↓
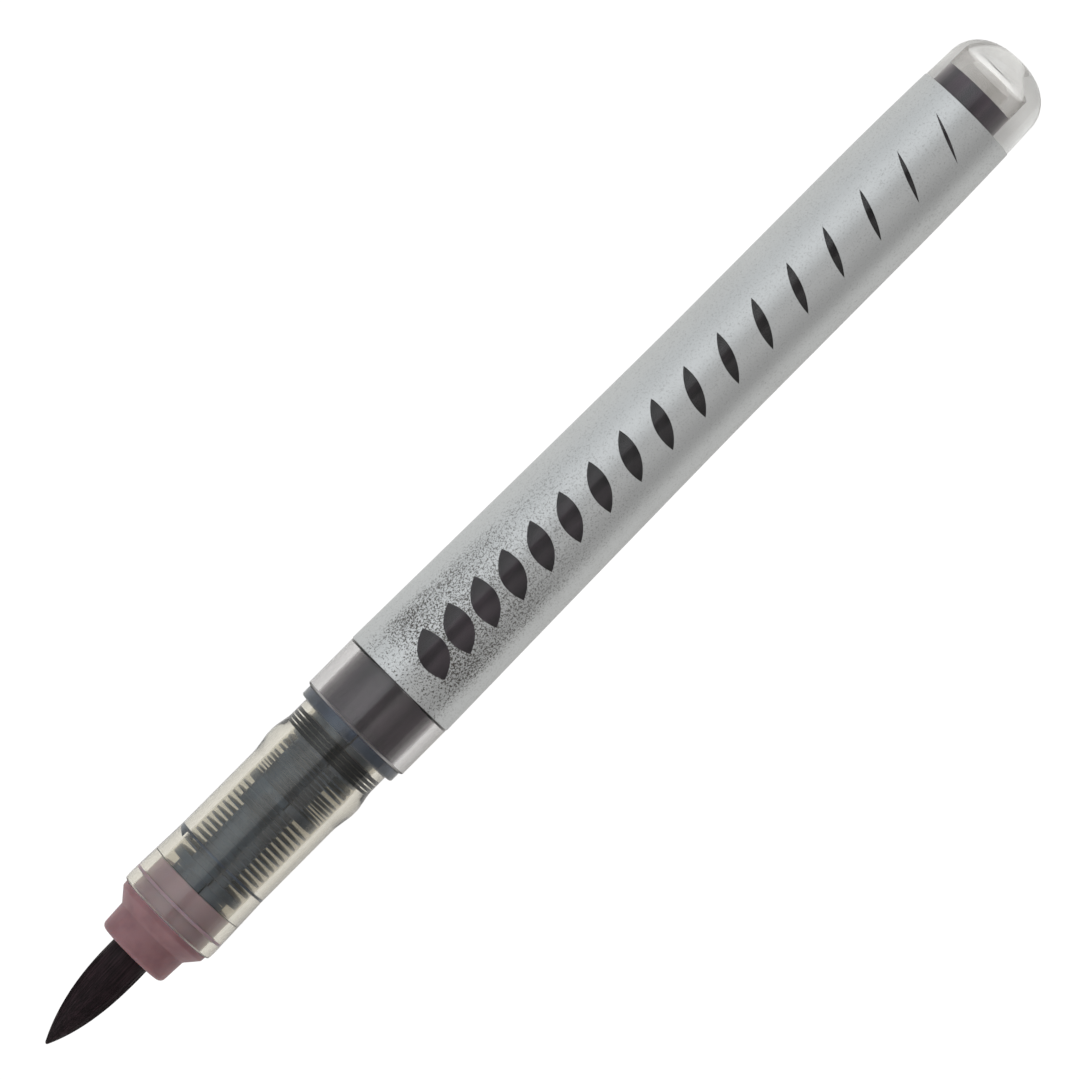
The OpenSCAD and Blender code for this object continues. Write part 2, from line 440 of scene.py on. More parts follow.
class Graph:
    """Adds nodes to one node tree.

    Attributes:
        tree: The node tree.
    """

    def __init__(self, tree: bpy.types.NodeTree) -> None:
        """Takes up a node tree."""
        self.tree = tree

    def node(
        self,
        kind: str,
        settings: dict[str, object] | None = None,
        sockets: dict[str | int, object] | None = None,
    ) -> bpy.types.Node:
        """Adds one node.

        Args:
            kind: Blender's name for the node type.
            settings: The node's own settings, which are made first.
            sockets: Values or links, by input name or index.

        Returns:
            The new node.
        """
        made = self.tree.nodes.new(kind)
        for key, setting in (settings or {}).items():
            setattr(made, key, setting)
        for key, given in (sockets or {}).items():
            self.feed(made.inputs[key], given)
        return made

    def feed(self, socket: bpy.types.NodeSocket, given: object) -> None:
        """Links a value or a socket to an input, or sets the input's number.

        Args:
            socket: The input.
            given: A value, a socket, a number, a colour or a name.
        """
        if isinstance(given, Value):
            given = given.socket
        if isinstance(given, bpy.types.NodeSocket):
            self.tree.links.new(given, socket)
        elif isinstance(given, tuple) and len(given) == 3 and socket.type == "RGBA":
            socket.default_value = (*given, 1.0)
        else:
            socket.default_value = given

    def math(self, operation: str, *values: Value | float, clamp: bool = False) -> Value:
        """Adds a Math node.

        Args:
            operation: The node's operation.
            values: Its inputs in order.
            clamp: Whether the result is kept between 0 and 1.

        Returns:
            The result.
        """
        settings = {"operation": operation, "use_clamp": clamp}
        made = self.node("ShaderNodeMath", settings, dict(enumerate(values)))
        return Value(self, made.outputs[0])

    def mix(self, share: Value | float, a: object, b: object) -> bpy.types.NodeSocket:
        """Mixes two colours.

        Args:
            share: 0 gives the first and 1 the second.
            a: First colour or link.
            b: Second colour or link.

        Returns:
            The mixed colour's socket.
        """
        made = self.node("ShaderNodeMix", {"data_type": "RGBA"})
        for identifier, given in (("Factor_Float", share), ("A_Color", a), ("B_Color", b)):
            self.feed(next(s for s in made.inputs if s.identifier == identifier), given)
        return next(s for s in made.outputs if s.identifier == "Result_Color")

    def noise(
        self, vector: bpy.types.NodeSocket, scale: float, detail: float = 3.0, roughness: float = 0.5
    ) -> Value:
        """Adds a Noise Texture.

        Args:
            vector: Where it is read.
            scale: Waves per metre of the vector.
            detail: Number of finer layers.
            roughness: Strength of the finer layers.

        Returns:
            The noise, around 0.5.
        """
        sockets = {"Vector": vector, "Scale": scale, "Detail": detail, "Roughness": roughness}
        return Value(self, self.node("ShaderNodeTexNoise", None, sockets).outputs["Fac"])

    def bump(self, height: Value, distance: float, strength: float) -> bpy.types.NodeSocket:
        """Adds a Bump node and gives its normal.

        Args:
            height: The pattern's height, from 0 to 1.
            distance: Its depth in metres.
            strength: How much of it is used.

        Returns:
            The normal's socket.
        """
        sockets = {"Height": height, "Distance": distance, "Strength": strength}
        return self.node("ShaderNodeBump", None, sockets).outputs["Normal"]


class Surface(Graph):
    """A material's nodes around one Principled shader.

    Attributes:
        material: The material.
        output: Its output node.
        shader: Its Principled shader.
        place: Socket of the piece's own coordinates.
        x: The first of them, along the pen.
        y: The second, across the pen.
        z: The third, above the table.
    """

    def __init__(self, name: str) -> None:
        """Makes a material with a plain shader.

        Args:
            name: The material's name.
        """
        self.material = bpy.data.materials.new(name)
        self.material.use_nodes = True
        self.material.node_tree.nodes.clear()
        super().__init__(self.material.node_tree)
        self.output = self.node("ShaderNodeOutputMaterial")
        self.shader = self.node("ShaderNodeBsdfPrincipled")
        self.tree.links.new(self.shader.outputs[0], self.output.inputs["Surface"])
        self.place = self.node("ShaderNodeTexCoord").outputs["Object"]
        split = self.node("ShaderNodeSeparateXYZ", None, {0: self.place})
        self.x, self.y, self.z = (Value(self, split.outputs[i]) for i in range(3))

    def set(self, **sockets: object) -> None:
        """Feeds the Principled shader's sockets, with underscores for spaces."""
        for key, given in sockets.items():
            self.feed(self.shader.inputs[key.replace("_", " ")], given)

    def stretched(self, scale: tuple[float, float, float]) -> bpy.types.NodeSocket:
        """The object's coordinates, stretched along each axis."""
        sockets = {"Vector": self.place, "Scale": Vector(scale)}
        return self.node("ShaderNodeMapping", None, sockets).outputs[0]

    def let_lamps_through(self, tint: Colour) -> None:
        """Lets light that is on its way to a surface behind pass this one.

        Args:
            tint: The colour that the light takes on.
        """
        passing = self.node("ShaderNodeBsdfTransparent", None, {"Color": tint})
        lamp = self.node("ShaderNodeLightPath").outputs["Is Shadow Ray"]
        mixed = self.node("ShaderNodeMixShader", None, {0: lamp})
        self.tree.links.new(self.shader.outputs[0], mixed.inputs[1])
        self.tree.links.new(passing.outputs[0], mixed.inputs[2])
        self.tree.links.new(mixed.outputs[0], self.output.inputs["Surface"])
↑
AIM
The lines from the top of the data above down to the line containing "return made" are to be copied exactly; no other line should appear.

TASK RESULT
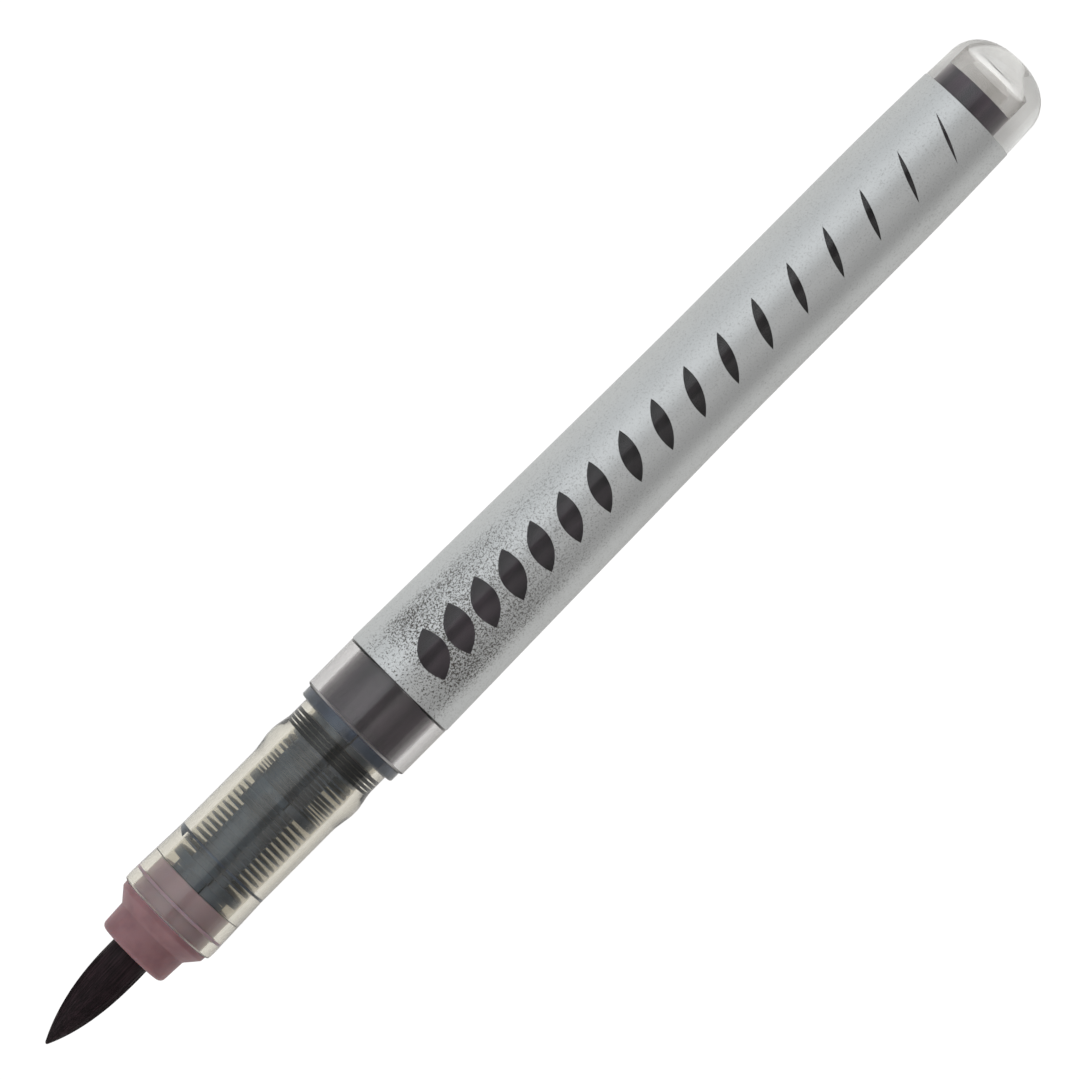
The OpenSCAD and Blender code for this object continues. Write part 2, from line 440 of scene.py on. More parts follow.
class Graph:
    """Adds nodes to one node tree.

    Attributes:
        tree: The node tree.
    """

    def __init__(self, tree: bpy.types.NodeTree) -> None:
        """Takes up a node tree."""
        self.tree = tree

    def node(
        self,
        kind: str,
        settings: dict[str, object] | None = None,
        sockets: dict[str | int, object] | None = None,
    ) -> bpy.types.Node:
        """Adds one node.

        Args:
            kind: Blender's name for the node type.
            settings: The node's own settings, which are made first.
            sockets: Values or links, by input name or index.

        Returns:
            The new node.
        """
        made = self.tree.nodes.new(kind)
        for key, setting in (settings or {}).items():
            setattr(made, key, setting)
        for key, given in (sockets or {}).items():
            self.feed(made.inputs[key], given)
        return made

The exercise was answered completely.